The idea started in July, after the AAC’s Art in the Barn, when the group of about 40 active artists started brainstorming ideas for another unique retail event. An art advocate, Penny Peeters, of Penway Printing, had suggested having an art show at the plant farm, and outdoor photographer Kent Baker, his wife Roberta Baker and fellow photographer Denise Schwans approached plant farm management.

“This wonderful man and his wife from Arlington Arts Council came and said ‘we would love to have an art show at the plant farm,’” Archambault said.

“Our first response was, ‘great let’s do it!’”

So the organizers proceeded to recruit an impressive line-up of talented artists from the region, including members of the Arlington Arts Council, the Stanwood-Camano Art Guild and the Greater Marysville Art Guild.
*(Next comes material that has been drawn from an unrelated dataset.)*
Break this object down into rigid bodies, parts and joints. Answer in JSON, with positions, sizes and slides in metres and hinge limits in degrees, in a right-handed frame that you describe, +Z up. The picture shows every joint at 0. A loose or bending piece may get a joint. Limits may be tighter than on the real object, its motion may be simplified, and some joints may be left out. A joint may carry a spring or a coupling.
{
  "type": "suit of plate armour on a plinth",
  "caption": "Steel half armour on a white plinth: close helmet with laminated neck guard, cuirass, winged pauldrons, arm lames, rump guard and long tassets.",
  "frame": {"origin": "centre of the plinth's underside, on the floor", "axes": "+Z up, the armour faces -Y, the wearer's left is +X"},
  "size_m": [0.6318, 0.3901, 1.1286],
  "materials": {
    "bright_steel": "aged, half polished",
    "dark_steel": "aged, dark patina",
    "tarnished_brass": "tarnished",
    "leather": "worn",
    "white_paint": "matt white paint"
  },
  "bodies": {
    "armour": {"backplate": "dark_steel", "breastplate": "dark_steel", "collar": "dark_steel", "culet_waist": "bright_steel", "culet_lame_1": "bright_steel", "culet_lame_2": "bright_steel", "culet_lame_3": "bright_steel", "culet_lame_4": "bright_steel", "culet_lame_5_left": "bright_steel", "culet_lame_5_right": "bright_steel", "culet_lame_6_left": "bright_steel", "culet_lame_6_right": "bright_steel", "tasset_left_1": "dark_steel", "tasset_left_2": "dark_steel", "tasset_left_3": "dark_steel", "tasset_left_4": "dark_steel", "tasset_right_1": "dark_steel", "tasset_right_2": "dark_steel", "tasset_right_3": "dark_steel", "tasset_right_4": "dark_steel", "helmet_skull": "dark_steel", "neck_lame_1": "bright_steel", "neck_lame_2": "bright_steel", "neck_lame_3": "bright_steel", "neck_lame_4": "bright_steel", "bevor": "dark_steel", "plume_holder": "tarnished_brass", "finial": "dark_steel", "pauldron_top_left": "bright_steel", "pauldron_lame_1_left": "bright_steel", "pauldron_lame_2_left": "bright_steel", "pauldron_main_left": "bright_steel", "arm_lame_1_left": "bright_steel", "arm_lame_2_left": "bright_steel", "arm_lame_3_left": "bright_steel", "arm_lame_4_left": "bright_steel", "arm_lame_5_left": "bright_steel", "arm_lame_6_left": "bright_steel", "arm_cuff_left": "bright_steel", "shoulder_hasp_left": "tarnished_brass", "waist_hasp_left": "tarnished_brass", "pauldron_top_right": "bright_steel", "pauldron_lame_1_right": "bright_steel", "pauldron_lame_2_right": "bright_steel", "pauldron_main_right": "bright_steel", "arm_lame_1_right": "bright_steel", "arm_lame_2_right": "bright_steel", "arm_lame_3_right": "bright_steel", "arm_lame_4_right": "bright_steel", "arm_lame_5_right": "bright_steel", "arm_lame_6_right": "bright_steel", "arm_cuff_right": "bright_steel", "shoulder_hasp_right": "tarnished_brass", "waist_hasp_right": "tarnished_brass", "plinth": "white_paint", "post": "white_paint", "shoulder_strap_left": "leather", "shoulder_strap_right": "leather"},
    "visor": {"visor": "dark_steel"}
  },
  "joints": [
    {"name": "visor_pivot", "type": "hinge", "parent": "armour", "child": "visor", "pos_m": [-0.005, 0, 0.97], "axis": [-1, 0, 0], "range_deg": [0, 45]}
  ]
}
The proposal landed in the lap of the plant farm management’s discussion to have community events each month. They have hosted a huge fall festival in October with the Marysville Rotary for several years already and are developing some other events.

“The plant farm has been very receptive and incredibly cooperative,” said Schwans, who studied digital photography with Kent Baker through the city of Arlington’s recreation program.
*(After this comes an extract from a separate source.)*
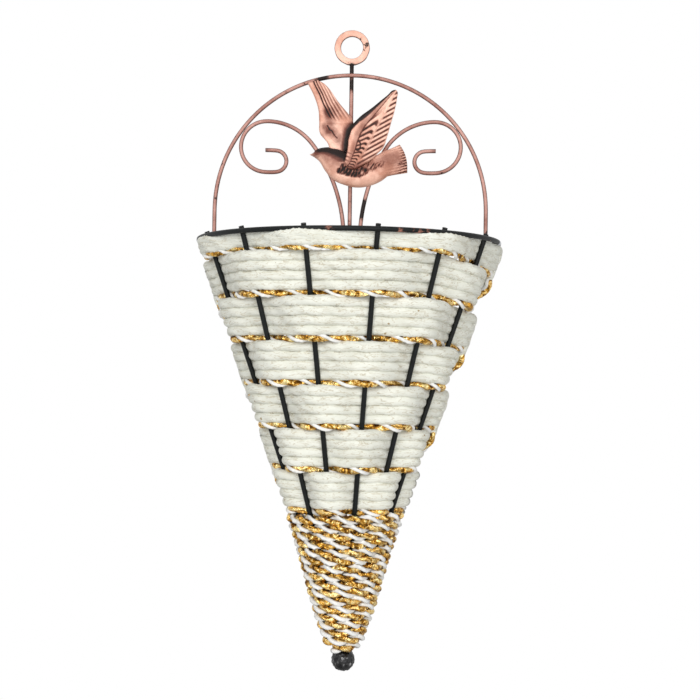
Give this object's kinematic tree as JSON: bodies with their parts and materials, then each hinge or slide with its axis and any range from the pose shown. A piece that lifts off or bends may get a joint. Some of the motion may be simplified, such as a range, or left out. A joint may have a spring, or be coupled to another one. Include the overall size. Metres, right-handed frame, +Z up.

“The green house is incredible,” she said. “The lighting is great.”

“It will enhance the art beautifully,” Baker agreed.

The plant farm management agreed to rearrange their displays to accommodate the 40 registered artists. They wired the greenhouse with 220 to accommodate an expresso stand, and they will let the artists use their carts for loading in their displays, Baker said.

“The plant farm is charging us nothing to use their facility and they have already done a lot of advertising of us,” he added.

The first publicity came out in the plant farm’s special publication for its Hot August Nights sale that came out in early August soon after their initial meeting. The 24-page publication dedicated one whole page to the art show.

“We want to make this event bigger and better every year,” Archambault said.

“We feel that art will fit in perfectly with our plants and beautiful landscaping and are excited to have music and food as well,” Archambault said.

One of the participating artists from Stanwood, Chaim Bezalel-Levy said he and his wife are excited to show their work among the plants with their fellow north county artists.

Along with owning the Stanwood House Art Gallery, they are members of the Stanwood Camano Arts Guild, which sponsors Art by the Bay in July, and Camano Arts Association, organizers of the Mother’s Day Art Tour on Camano Island, as well as Cascade Clay Artists and Washington Potters Association.

“We are joiners,” he admitted. “And we thought it was really nice of the Arlington artist group to invite us. We like hanging around with artists and being part of the effort to share art in the community we live in. Also we hope to make some money,” Bezalel-Levy admitted.

Chaim said his wife, Yonnah, will premiere at the show a new line of jewelry which combines glass fusing, silver and clay. Bezalel-Levy collaborate on large horizontal and vertical scroll paintings that feature landscape photographs by Chaim that are enhanced by Yonnah.

Archambault is sad to say that she will not be around for the show.

“I am going to Germany to visit my brother and his wife and will be visiting a lot of nursuries there.”

She is confident that the organizers will put on a great show that will enhance the flower and garden show presented daily, all year round at the Plant Farm.

Baker and Schwans are also excited about the project’s contributions toward the AAC’s goal to acquire public art for Arlington.

“Even after covering all the costs, we will have some extra money to contribute to the public art fund,” Baker said they have brought in $1,800 and costs are at $1,300 so they will have $500 for the fund.

“That’s thanks to the plant farm for not charging us. Even at the very affordable booth fee of $50 and after paying the musicians and other expenses, we will be able to make a contribution.”

Schwans and the Bakers are also donating original photographs for the AAC’s Fall into Art Auction which is set for Oct. 18. Donations for the auction comprise the current display at the Arlington Library.